#### PROBLEM DETAILS:
Review the material line by line. Identify and copy every line that contains the string "origin".

►

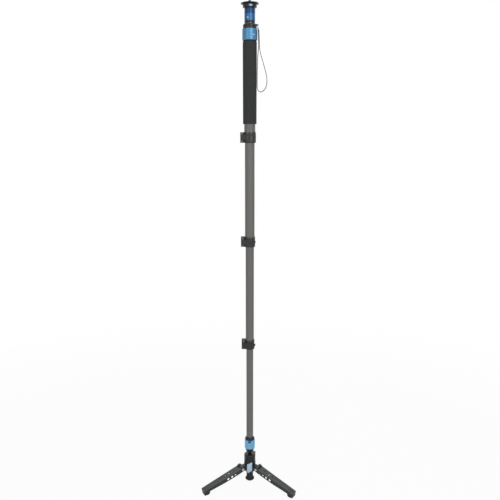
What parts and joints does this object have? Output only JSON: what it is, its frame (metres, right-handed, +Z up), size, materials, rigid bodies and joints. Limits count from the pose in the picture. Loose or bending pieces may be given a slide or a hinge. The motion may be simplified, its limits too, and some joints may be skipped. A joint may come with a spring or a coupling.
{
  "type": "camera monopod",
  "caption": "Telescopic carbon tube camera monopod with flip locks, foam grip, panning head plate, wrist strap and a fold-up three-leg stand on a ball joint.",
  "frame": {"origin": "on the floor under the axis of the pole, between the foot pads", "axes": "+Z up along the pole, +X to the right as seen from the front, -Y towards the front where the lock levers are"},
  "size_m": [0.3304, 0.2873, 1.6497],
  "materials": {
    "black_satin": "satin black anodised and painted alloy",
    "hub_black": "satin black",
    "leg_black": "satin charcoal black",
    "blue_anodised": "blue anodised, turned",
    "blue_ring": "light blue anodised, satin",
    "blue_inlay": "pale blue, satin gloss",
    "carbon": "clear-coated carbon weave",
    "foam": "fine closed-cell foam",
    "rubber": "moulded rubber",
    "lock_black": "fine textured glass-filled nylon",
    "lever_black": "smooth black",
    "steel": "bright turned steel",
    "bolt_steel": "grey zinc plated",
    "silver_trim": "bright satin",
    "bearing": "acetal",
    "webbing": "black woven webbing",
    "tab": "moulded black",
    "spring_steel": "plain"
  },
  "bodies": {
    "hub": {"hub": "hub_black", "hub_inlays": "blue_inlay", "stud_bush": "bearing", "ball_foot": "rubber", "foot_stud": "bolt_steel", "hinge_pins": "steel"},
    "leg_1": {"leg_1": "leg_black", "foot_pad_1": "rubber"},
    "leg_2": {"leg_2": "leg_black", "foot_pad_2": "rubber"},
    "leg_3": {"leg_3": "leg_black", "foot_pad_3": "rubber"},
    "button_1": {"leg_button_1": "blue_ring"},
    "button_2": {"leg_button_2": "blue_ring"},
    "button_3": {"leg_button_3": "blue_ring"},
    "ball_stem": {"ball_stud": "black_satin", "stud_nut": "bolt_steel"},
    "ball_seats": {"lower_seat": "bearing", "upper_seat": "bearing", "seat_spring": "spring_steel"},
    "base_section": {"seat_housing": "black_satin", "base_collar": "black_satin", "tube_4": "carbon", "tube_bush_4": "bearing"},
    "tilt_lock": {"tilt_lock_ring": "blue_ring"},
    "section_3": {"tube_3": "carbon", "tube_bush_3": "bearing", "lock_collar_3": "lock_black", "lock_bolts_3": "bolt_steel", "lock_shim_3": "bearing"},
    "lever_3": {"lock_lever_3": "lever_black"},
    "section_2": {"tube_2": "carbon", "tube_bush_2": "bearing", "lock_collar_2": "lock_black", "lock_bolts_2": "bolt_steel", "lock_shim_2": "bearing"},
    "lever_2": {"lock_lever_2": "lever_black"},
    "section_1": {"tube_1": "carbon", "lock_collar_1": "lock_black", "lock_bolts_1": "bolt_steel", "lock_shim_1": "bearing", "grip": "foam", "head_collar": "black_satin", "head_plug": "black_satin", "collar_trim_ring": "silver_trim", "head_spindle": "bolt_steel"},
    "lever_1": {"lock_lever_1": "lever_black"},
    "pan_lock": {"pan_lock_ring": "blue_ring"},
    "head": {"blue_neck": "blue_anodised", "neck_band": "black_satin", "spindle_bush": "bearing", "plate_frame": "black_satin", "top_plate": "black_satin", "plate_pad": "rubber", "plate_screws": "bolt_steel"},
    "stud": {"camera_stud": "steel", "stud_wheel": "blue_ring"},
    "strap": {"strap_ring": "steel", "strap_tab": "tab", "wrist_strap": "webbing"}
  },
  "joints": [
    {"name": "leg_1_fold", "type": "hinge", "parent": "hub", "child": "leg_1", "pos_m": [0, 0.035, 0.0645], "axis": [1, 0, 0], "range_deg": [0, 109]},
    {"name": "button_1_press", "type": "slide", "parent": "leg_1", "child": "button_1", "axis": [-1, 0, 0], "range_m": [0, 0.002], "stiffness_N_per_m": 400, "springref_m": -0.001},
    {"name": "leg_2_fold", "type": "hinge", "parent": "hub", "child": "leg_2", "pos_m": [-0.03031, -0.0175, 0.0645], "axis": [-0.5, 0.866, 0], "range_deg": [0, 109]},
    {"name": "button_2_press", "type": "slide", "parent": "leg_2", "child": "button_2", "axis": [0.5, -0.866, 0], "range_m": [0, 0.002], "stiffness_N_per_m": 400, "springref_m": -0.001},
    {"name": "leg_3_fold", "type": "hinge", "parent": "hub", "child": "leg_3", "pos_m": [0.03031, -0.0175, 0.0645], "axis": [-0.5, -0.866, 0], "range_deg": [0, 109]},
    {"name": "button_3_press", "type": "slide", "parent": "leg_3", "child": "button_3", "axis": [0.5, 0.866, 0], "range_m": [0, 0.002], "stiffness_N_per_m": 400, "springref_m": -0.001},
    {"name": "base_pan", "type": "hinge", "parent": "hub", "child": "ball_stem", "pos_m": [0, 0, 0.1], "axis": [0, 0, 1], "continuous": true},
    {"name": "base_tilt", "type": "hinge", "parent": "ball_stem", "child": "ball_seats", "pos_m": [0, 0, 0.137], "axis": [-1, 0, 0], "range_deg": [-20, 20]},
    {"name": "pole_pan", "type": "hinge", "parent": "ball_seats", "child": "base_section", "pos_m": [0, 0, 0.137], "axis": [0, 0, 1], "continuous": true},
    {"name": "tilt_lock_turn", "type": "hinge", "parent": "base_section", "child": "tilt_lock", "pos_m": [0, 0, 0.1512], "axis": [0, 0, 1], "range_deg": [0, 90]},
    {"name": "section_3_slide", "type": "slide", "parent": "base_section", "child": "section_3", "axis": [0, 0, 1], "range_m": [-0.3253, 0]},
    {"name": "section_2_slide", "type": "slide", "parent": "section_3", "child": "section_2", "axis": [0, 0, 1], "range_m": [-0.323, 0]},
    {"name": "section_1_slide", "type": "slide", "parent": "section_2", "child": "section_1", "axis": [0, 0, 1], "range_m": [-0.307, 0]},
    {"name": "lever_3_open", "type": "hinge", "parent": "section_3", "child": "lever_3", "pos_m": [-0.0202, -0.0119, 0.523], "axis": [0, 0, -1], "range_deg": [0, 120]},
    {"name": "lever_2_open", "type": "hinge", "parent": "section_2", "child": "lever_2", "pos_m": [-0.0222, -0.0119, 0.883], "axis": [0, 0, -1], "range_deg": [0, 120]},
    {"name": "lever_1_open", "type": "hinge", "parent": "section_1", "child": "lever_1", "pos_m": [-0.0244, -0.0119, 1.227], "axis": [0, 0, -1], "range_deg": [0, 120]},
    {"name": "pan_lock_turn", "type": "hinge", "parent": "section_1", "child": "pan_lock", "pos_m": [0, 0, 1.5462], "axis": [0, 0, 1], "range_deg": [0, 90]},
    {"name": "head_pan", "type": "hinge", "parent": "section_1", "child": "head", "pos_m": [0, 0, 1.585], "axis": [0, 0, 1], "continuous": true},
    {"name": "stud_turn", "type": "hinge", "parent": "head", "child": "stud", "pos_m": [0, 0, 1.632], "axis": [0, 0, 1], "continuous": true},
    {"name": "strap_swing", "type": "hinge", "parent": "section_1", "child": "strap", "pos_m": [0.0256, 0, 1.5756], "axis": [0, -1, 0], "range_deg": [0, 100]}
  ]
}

◄
►

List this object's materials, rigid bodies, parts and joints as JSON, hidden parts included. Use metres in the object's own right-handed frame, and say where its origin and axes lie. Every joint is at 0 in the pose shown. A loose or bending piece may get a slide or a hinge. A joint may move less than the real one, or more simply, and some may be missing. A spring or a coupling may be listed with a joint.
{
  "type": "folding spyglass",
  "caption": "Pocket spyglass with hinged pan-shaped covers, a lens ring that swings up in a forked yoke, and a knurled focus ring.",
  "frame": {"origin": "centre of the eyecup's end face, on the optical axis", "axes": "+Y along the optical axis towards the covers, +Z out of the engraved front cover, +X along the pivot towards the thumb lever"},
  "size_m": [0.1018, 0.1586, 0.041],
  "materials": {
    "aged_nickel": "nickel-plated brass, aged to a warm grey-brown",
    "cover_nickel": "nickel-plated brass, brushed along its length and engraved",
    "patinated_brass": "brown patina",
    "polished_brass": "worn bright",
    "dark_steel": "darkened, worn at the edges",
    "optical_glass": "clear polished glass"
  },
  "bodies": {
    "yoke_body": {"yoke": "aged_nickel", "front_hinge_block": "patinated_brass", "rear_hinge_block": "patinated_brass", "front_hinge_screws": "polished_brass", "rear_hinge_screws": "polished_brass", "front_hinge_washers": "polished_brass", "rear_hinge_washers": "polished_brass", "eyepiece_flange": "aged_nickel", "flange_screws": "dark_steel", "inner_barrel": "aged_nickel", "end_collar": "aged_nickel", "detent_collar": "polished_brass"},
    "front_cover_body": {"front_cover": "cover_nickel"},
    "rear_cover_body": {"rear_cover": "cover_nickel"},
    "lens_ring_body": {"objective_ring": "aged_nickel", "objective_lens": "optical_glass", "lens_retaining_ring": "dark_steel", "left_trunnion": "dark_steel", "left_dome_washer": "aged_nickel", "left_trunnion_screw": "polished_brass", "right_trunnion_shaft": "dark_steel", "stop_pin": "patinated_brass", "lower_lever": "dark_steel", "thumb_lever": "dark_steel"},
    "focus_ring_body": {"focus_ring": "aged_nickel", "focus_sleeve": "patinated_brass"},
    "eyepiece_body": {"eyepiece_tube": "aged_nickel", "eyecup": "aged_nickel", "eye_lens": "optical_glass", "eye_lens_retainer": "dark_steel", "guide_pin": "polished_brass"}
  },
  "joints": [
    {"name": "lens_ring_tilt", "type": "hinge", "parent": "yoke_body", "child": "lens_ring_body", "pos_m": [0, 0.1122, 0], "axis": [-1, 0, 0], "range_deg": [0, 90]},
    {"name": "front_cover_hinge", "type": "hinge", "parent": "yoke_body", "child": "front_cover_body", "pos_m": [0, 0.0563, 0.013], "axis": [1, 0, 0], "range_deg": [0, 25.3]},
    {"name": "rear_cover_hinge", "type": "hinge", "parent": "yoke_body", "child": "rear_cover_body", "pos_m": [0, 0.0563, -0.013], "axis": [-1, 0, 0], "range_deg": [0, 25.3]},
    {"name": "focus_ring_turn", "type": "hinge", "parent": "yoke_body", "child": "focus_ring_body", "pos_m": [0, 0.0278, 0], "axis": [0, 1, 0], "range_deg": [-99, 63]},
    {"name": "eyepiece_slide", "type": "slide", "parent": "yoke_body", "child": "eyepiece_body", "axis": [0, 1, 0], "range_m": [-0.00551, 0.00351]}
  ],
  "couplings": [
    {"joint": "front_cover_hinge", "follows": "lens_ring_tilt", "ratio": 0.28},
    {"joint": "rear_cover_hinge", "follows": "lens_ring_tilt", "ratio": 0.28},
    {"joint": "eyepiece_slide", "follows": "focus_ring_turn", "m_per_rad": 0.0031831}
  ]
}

◄
►

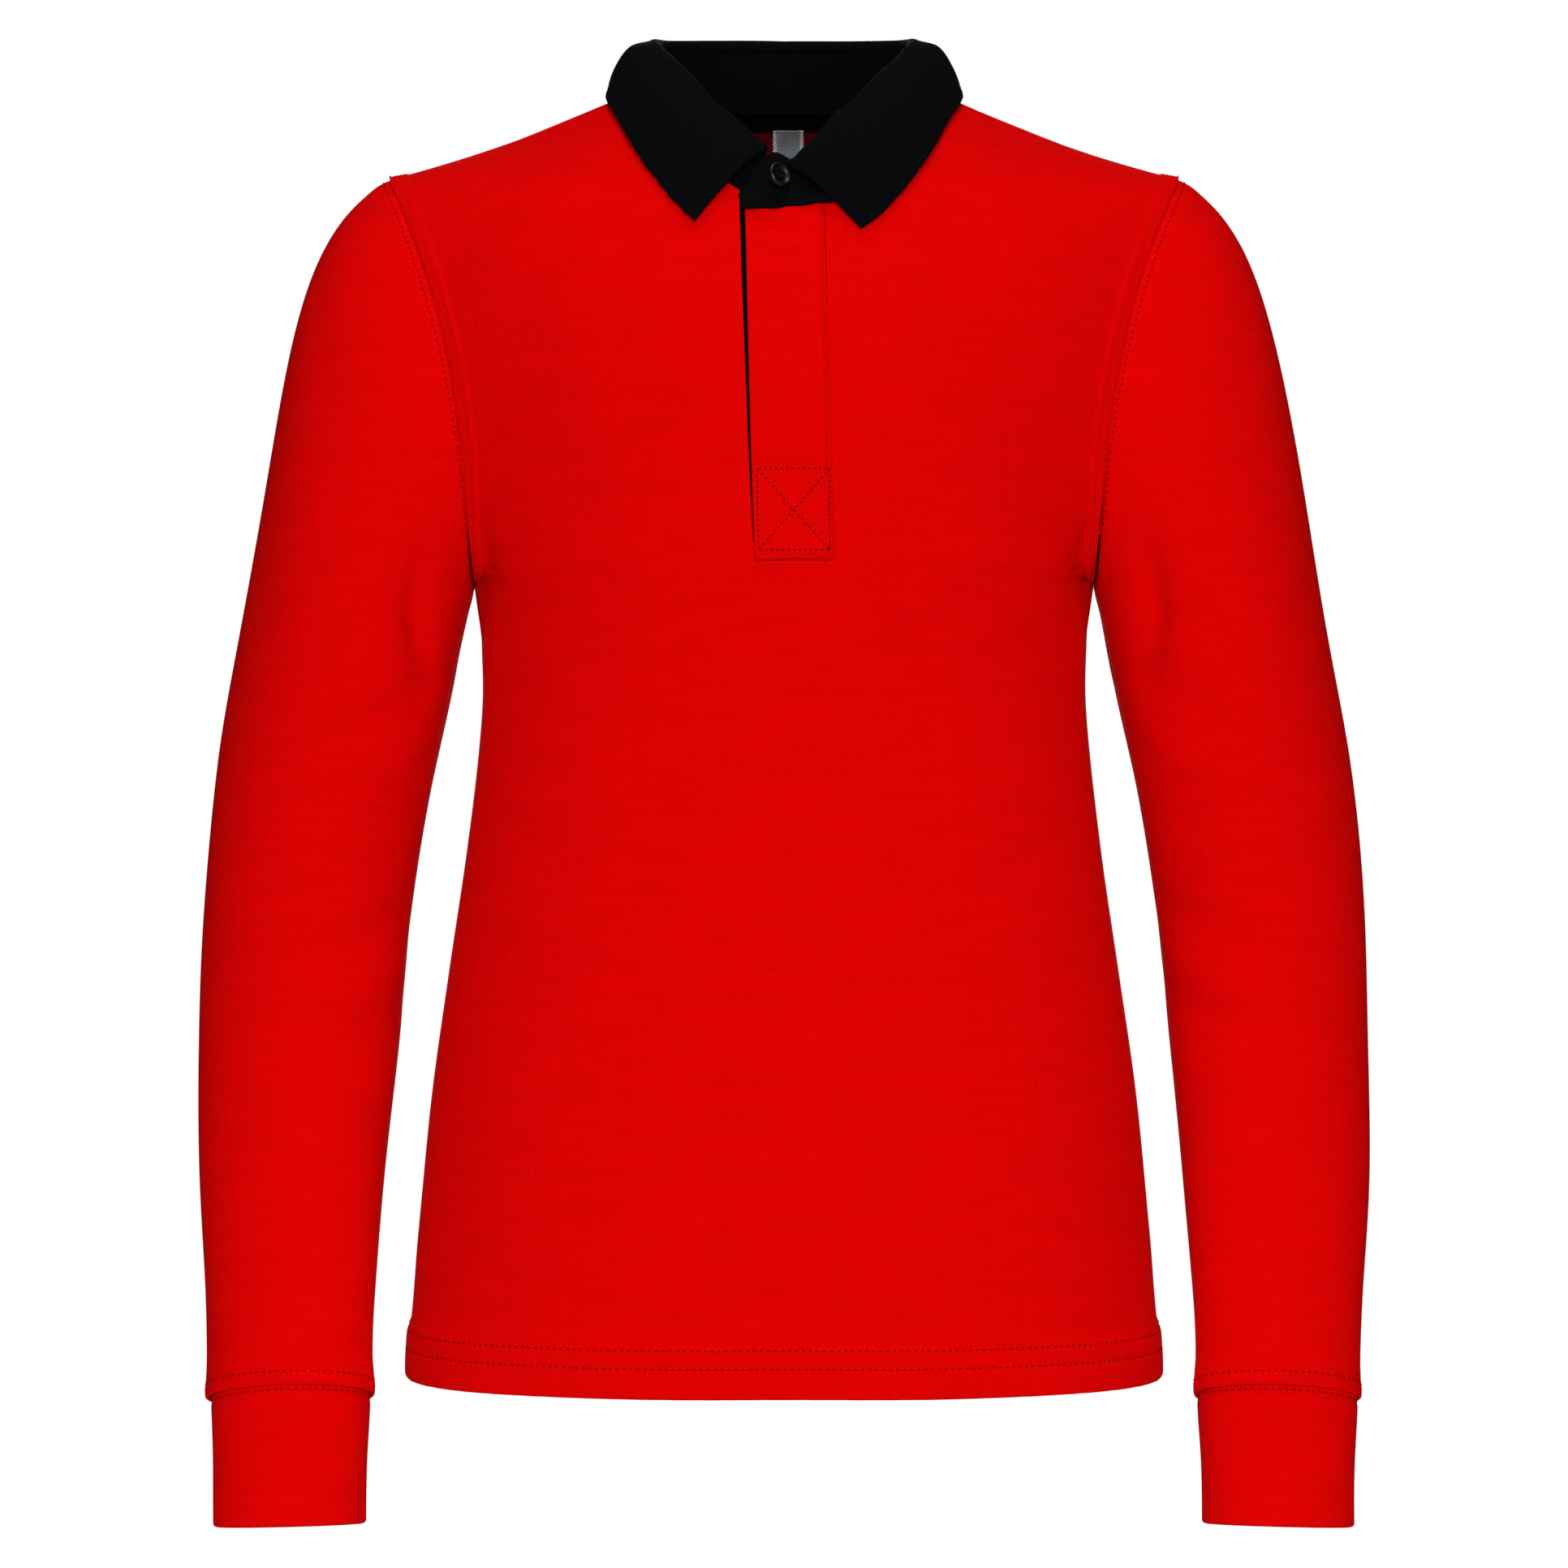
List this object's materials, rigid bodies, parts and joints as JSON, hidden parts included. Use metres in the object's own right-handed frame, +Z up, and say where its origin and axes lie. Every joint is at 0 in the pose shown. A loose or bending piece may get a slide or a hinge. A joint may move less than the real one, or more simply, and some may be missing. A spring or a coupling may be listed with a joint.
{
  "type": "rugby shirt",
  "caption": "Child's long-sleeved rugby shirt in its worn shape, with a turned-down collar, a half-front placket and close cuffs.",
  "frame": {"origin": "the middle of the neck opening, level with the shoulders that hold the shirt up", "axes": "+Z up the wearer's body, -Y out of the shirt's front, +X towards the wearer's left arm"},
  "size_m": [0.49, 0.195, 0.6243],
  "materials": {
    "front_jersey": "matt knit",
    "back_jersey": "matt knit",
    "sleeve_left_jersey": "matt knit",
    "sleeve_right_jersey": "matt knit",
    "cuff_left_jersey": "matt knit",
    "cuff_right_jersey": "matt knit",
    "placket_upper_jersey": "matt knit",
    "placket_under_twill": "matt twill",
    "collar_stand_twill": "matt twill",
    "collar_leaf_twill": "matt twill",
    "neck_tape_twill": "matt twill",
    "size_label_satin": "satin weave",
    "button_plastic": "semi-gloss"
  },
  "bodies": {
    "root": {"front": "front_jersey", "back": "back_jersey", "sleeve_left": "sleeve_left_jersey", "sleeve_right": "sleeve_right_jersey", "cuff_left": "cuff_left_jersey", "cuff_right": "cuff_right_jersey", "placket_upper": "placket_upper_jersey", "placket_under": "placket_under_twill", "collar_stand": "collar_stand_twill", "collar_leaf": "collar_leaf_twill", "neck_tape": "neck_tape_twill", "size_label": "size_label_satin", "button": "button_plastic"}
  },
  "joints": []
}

◄

#### SOLUTION FOR THIS TASK:
  "frame": {"origin": "on the floor under the axis of the pole, between the foot pads", "axes": "+Z up along the pole, +X to the right as seen from the front, -Y towards the front where the lock levers are"},
List this object's materials, rigid bodies, parts and joints as JSON, hidden parts included. Use metres in the object's own right-handed frame, and say where its origin and axes lie. Every joint is at 0 in the pose shown. A loose or bending piece may get a slide or a hinge. A joint may move less than the real one, or more simply, and some may be missing. A spring or a coupling may be listed with a joint.
  "frame": {"origin": "centre of the eyecup's end face, on the optical axis", "axes": "+Y along the optical axis towards the covers, +Z out of the engraved front cover, +X along the pivot towards the thumb lever"},
List this object's materials, rigid bodies, parts and joints as JSON, hidden parts included. Use metres in the object's own right-handed frame, +Z up, and say where its origin and axes lie. Every joint is at 0 in the pose shown. A loose or bending piece may get a slide or a hinge. A joint may move less than the real one, or more simply, and some may be missing. A spring or a coupling may be listed with a joint.
  "frame": {"origin": "the middle of the neck opening, level with the shoulders that hold the shirt up", "axes": "+Z up the wearer's body, -Y out of the shirt's front, +X towards the wearer's left arm"},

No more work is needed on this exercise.